Anyway, I was curious to discover that International Happiness Day is a UN invention and that it is wound up with both Millennium Development Goals (always a barrel of laughs) and the Smurfs. You can sign a pledge to promise to help work for a happier world, and you can also read a whole bunch of UN resolutions about how Happiness is going to be measurably achieved for the entire the world by some date or other. You might wonder why there are no links in this paragraph but wonder no longer! Cutting in links does not make me happy and so today at least, I’m not going to.

I’ve written on the subject of happiness many other times (again, not linked, because I don’t want to cause myself any pain or irritation) because I’m always curious about the subject, and that it is a founding principle of this American enterprise. Perusing Happiness, however you might define it, strikes me as a curious thing to do mostly because Of Course, but also because How Impossible.
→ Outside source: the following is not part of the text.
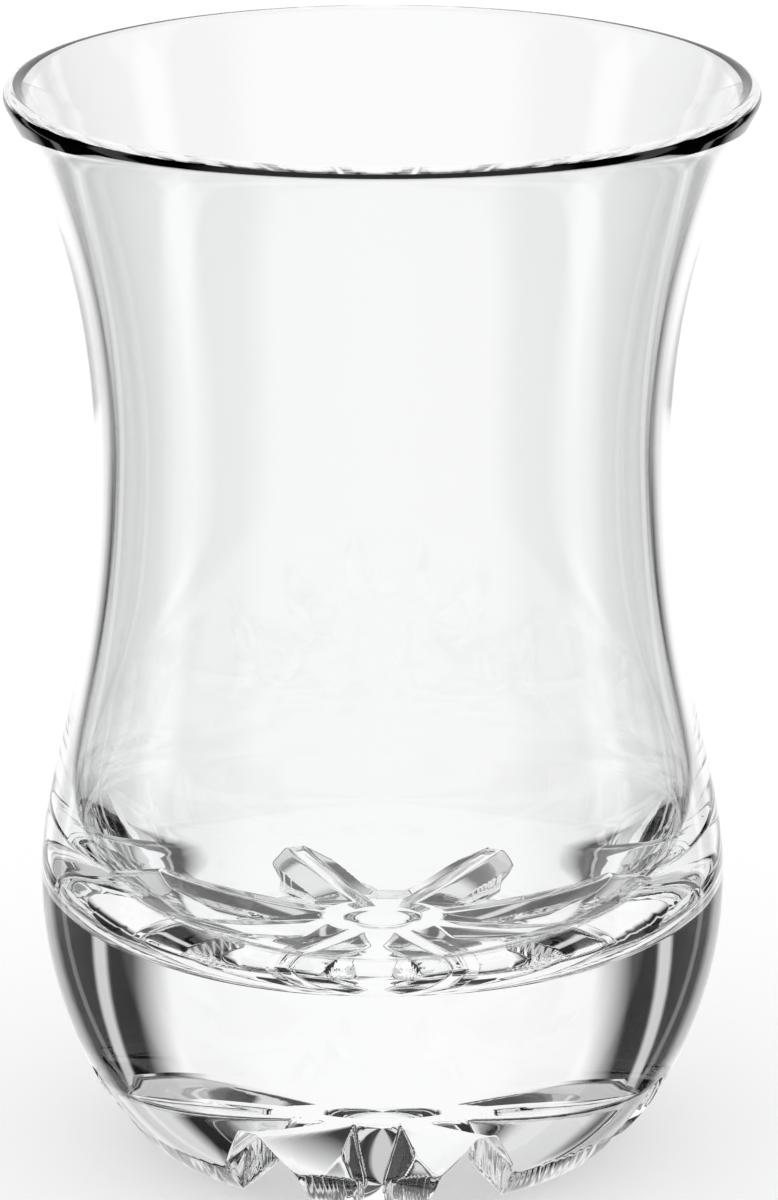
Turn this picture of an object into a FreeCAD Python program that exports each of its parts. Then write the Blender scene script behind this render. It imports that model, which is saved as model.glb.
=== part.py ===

Also, I always think it is funny and charming when massive bureaucratic institutions get wrapped up in subjective and nebulously understood concepts like Happiness. The soaring lofty ideals of the human spirit considered by a room full of suits who think about it carefully and finally put it all down to the measurements of universal healthcare and education is so funny.

But, of course, if you don’t have clean water and you can’t read, you probably aren’t going to be very happy. If you don’t have the basic elements of material comfort and health accounted for, you’re not going to give a high number when the statistician shows up with her clipboard. No one, not even me, thinks we should have less clean water and less education. The problem isn’t with starting with the material, the problem is stopping there. That’s where the discussion usually remains. Once you’ve got the water issues sorted out, and everyone has an iPad, well, then, why isn’t everyone happy?

Really, that’s America’s grand mistake. When whichever hand penned, ‘and the pursuit of happiness’ he wasn’t expecting that we’d all rush out, buy a bigger tv, and then sit around wondering whence cometh the persistent ennui. The vision wasn’t supposed to be material. It was supposed to be about the grand and glorious ideals of freedom and stuff like that.

Anyway, today is National Common Curtesy Day so that’s pretty wonderful. I wonder if the UN has any resolutions about it. I bet this day could go a long way to solving the happiness deficit. But maybe that’s too crazy an idea.